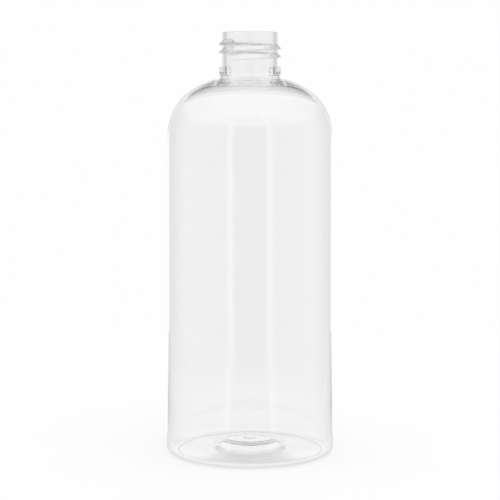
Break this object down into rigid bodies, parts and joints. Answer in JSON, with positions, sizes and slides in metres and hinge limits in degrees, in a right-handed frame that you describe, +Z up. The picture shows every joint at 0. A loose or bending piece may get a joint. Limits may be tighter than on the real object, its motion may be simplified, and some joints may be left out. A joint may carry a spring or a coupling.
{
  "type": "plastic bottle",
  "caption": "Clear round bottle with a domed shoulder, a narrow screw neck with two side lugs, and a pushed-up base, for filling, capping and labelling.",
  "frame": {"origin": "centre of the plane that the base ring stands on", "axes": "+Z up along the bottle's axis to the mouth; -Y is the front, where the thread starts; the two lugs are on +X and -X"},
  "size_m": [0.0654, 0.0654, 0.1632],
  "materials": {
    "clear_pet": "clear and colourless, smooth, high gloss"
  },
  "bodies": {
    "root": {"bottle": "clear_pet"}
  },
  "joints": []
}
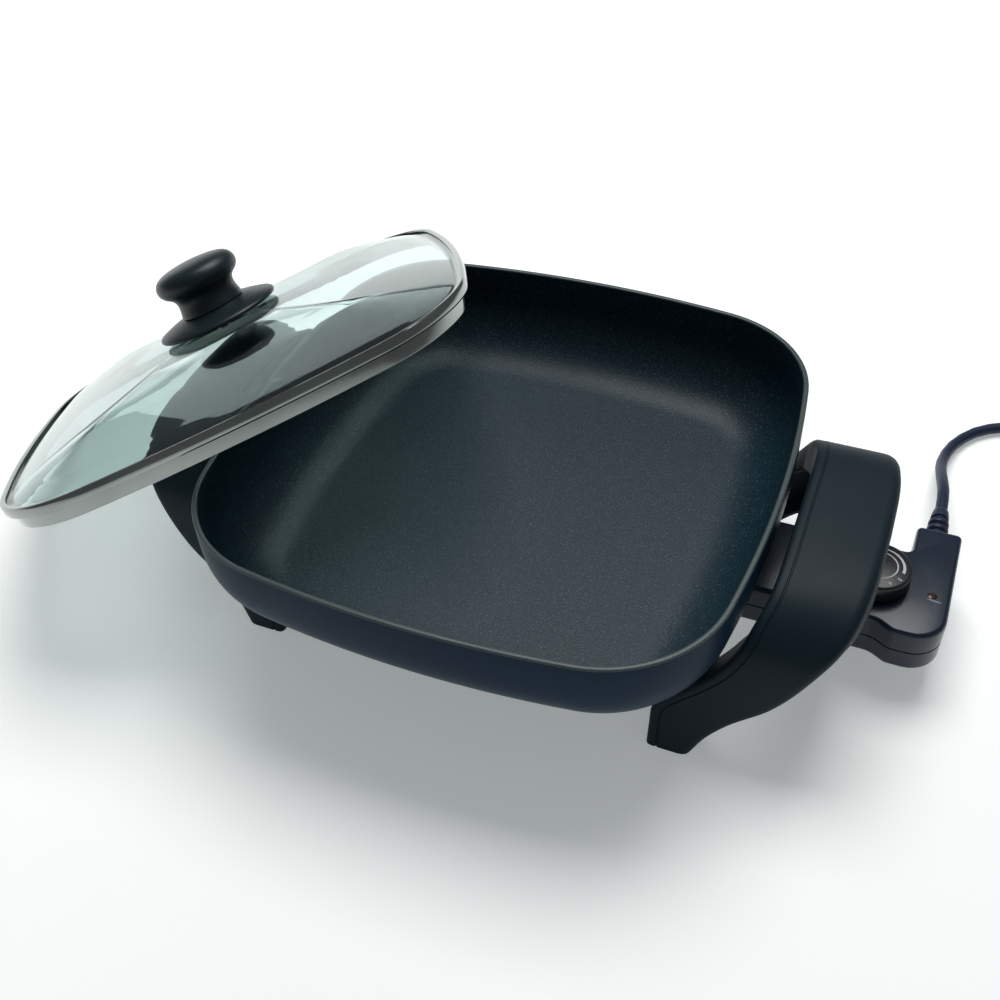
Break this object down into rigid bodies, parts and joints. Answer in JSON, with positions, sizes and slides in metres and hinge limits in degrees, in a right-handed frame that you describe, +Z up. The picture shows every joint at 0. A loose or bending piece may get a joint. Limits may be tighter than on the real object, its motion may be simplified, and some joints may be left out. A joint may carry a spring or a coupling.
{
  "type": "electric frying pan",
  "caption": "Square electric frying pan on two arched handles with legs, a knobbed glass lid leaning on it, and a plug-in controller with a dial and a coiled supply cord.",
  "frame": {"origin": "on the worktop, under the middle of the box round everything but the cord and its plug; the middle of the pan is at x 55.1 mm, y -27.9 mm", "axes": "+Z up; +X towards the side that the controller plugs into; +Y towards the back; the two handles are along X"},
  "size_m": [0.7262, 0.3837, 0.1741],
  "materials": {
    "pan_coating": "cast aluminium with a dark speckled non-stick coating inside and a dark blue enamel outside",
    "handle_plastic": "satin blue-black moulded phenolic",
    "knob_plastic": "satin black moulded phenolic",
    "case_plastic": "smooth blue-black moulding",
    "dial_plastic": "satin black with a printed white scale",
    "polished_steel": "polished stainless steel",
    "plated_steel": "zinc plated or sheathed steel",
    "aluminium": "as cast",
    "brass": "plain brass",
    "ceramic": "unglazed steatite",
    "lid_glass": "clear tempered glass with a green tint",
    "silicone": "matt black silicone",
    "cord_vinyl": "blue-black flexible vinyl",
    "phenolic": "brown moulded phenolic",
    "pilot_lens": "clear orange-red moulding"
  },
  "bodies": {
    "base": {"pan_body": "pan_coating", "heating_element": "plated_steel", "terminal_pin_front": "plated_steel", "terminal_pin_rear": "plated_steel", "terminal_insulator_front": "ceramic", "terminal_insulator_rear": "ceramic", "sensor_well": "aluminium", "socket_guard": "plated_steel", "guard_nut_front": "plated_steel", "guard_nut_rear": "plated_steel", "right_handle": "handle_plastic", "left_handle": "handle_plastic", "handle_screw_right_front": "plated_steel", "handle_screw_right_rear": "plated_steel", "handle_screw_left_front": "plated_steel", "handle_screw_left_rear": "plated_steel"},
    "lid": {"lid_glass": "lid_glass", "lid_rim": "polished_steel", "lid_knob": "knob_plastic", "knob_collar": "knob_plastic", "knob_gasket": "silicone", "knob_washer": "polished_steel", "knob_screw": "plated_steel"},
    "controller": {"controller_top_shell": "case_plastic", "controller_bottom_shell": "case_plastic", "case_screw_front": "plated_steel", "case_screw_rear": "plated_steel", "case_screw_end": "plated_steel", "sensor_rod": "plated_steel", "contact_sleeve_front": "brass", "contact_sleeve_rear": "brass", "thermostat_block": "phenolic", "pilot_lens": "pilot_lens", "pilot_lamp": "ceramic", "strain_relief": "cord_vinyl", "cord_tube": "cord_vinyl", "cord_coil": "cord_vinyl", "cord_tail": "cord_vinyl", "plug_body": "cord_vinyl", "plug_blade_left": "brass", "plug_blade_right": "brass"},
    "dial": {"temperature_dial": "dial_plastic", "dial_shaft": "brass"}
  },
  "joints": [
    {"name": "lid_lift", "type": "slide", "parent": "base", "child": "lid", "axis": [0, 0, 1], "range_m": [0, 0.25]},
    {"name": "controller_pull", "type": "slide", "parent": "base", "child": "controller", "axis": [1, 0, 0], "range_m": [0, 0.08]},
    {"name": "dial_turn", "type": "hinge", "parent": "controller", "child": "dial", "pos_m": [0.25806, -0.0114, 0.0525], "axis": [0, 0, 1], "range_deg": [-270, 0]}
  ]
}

◆ **Your goal**: Copy all of the data. Keep every word exactly as it is.

◆ **Response to this task**:
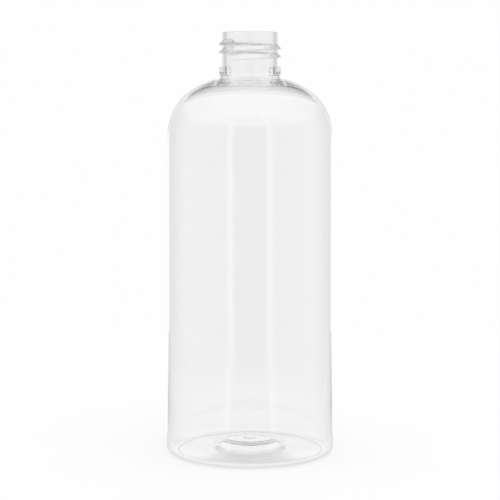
Break this object down into rigid bodies, parts and joints. Answer in JSON, with positions, sizes and slides in metres and hinge limits in degrees, in a right-handed frame that you describe, +Z up. The picture shows every joint at 0. A loose or bending piece may get a joint. Limits may be tighter than on the real object, its motion may be simplified, and some joints may be left out. A joint may carry a spring or a coupling.
{
  "type": "plastic bottle",
  "caption": "Clear round bottle with a domed shoulder, a narrow screw neck with two side lugs, and a pushed-up base, for filling, capping and labelling.",
  "frame": {"origin": "centre of the plane that the base ring stands on", "axes": "+Z up along the bottle's axis to the mouth; -Y is the front, where the thread starts; the two lugs are on +X and -X"},
  "size_m": [0.0654, 0.0654, 0.1632],
  "materials": {
    "clear_pet": "clear and colourless, smooth, high gloss"
  },
  "bodies": {
    "root": {"bottle": "clear_pet"}
  },
  "joints": []
}
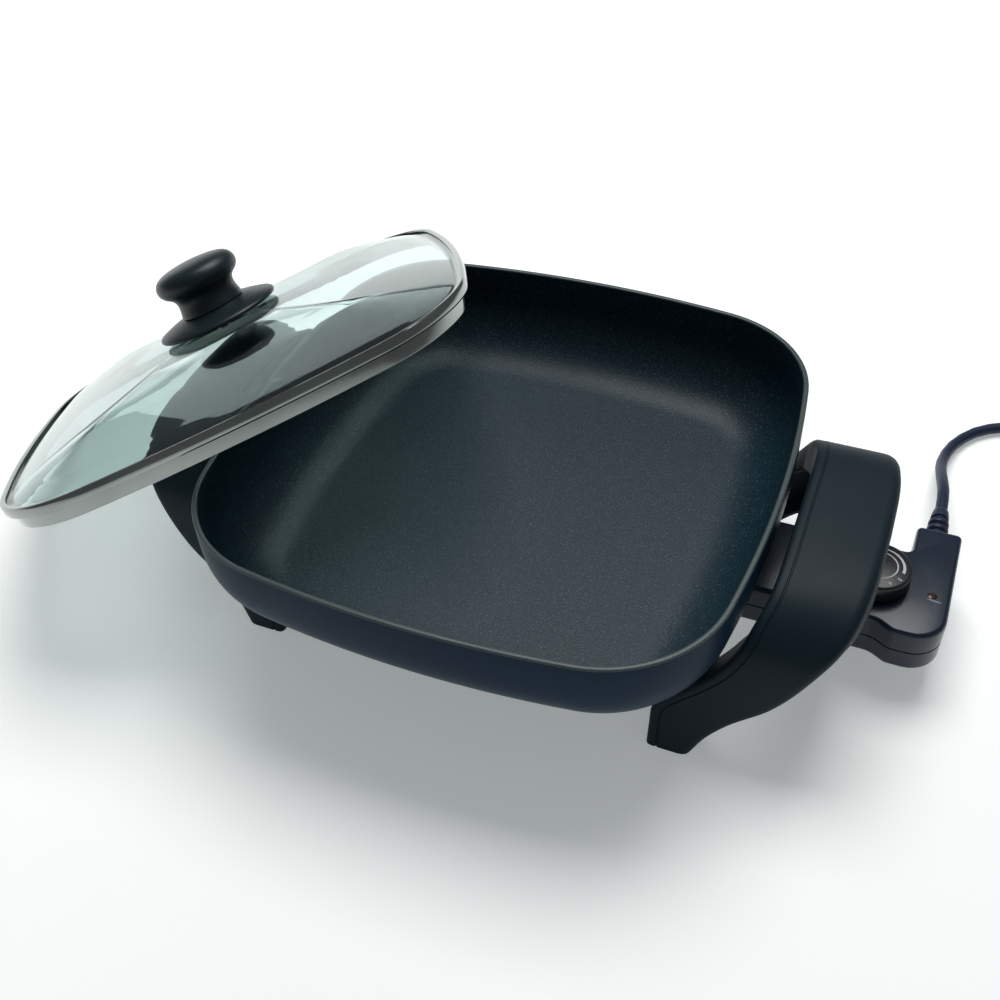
Break this object down into rigid bodies, parts and joints. Answer in JSON, with positions, sizes and slides in metres and hinge limits in degrees, in a right-handed frame that you describe, +Z up. The picture shows every joint at 0. A loose or bending piece may get a joint. Limits may be tighter than on the real object, its motion may be simplified, and some joints may be left out. A joint may carry a spring or a coupling.
{
  "type": "electric frying pan",
  "caption": "Square electric frying pan on two arched handles with legs, a knobbed glass lid leaning on it, and a plug-in controller with a dial and a coiled supply cord.",
  "frame": {"origin": "on the worktop, under the middle of the box round everything but the cord and its plug; the middle of the pan is at x 55.1 mm, y -27.9 mm", "axes": "+Z up; +X towards the side that the controller plugs into; +Y towards the back; the two handles are along X"},
  "size_m": [0.7262, 0.3837, 0.1741],
  "materials": {
    "pan_coating": "cast aluminium with a dark speckled non-stick coating inside and a dark blue enamel outside",
    "handle_plastic": "satin blue-black moulded phenolic",
    "knob_plastic": "satin black moulded phenolic",
    "case_plastic": "smooth blue-black moulding",
    "dial_plastic": "satin black with a printed white scale",
    "polished_steel": "polished stainless steel",
    "plated_steel": "zinc plated or sheathed steel",
    "aluminium": "as cast",
    "brass": "plain brass",
    "ceramic": "unglazed steatite",
    "lid_glass": "clear tempered glass with a green tint",
    "silicone": "matt black silicone",
    "cord_vinyl": "blue-black flexible vinyl",
    "phenolic": "brown moulded phenolic",
    "pilot_lens": "clear orange-red moulding"
  },
  "bodies": {
    "base": {"pan_body": "pan_coating", "heating_element": "plated_steel", "terminal_pin_front": "plated_steel", "terminal_pin_rear": "plated_steel", "terminal_insulator_front": "ceramic", "terminal_insulator_rear": "ceramic", "sensor_well": "aluminium", "socket_guard": "plated_steel", "guard_nut_front": "plated_steel", "guard_nut_rear": "plated_steel", "right_handle": "handle_plastic", "left_handle": "handle_plastic", "handle_screw_right_front": "plated_steel", "handle_screw_right_rear": "plated_steel", "handle_screw_left_front": "plated_steel", "handle_screw_left_rear": "plated_steel"},
    "lid": {"lid_glass": "lid_glass", "lid_rim": "polished_steel", "lid_knob": "knob_plastic", "knob_collar": "knob_plastic", "knob_gasket": "silicone", "knob_washer": "polished_steel", "knob_screw": "plated_steel"},
    "controller": {"controller_top_shell": "case_plastic", "controller_bottom_shell": "case_plastic", "case_screw_front": "plated_steel", "case_screw_rear": "plated_steel", "case_screw_end": "plated_steel", "sensor_rod": "plated_steel", "contact_sleeve_front": "brass", "contact_sleeve_rear": "brass", "thermostat_block": "phenolic", "pilot_lens": "pilot_lens", "pilot_lamp": "ceramic", "strain_relief": "cord_vinyl", "cord_tube": "cord_vinyl", "cord_coil": "cord_vinyl", "cord_tail": "cord_vinyl", "plug_body": "cord_vinyl", "plug_blade_left": "brass", "plug_blade_right": "brass"},
    "dial": {"temperature_dial": "dial_plastic", "dial_shaft": "brass"}
  },
  "joints": [
    {"name": "lid_lift", "type": "slide", "parent": "base", "child": "lid", "axis": [0, 0, 1], "range_m": [0, 0.25]},
    {"name": "controller_pull", "type": "slide", "parent": "base", "child": "controller", "axis": [1, 0, 0], "range_m": [0, 0.08]},
    {"name": "dial_turn", "type": "hinge", "parent": "controller", "child": "dial", "pos_m": [0.25806, -0.0114, 0.0525], "axis": [0, 0, 1], "range_deg": [-270, 0]}
  ]
}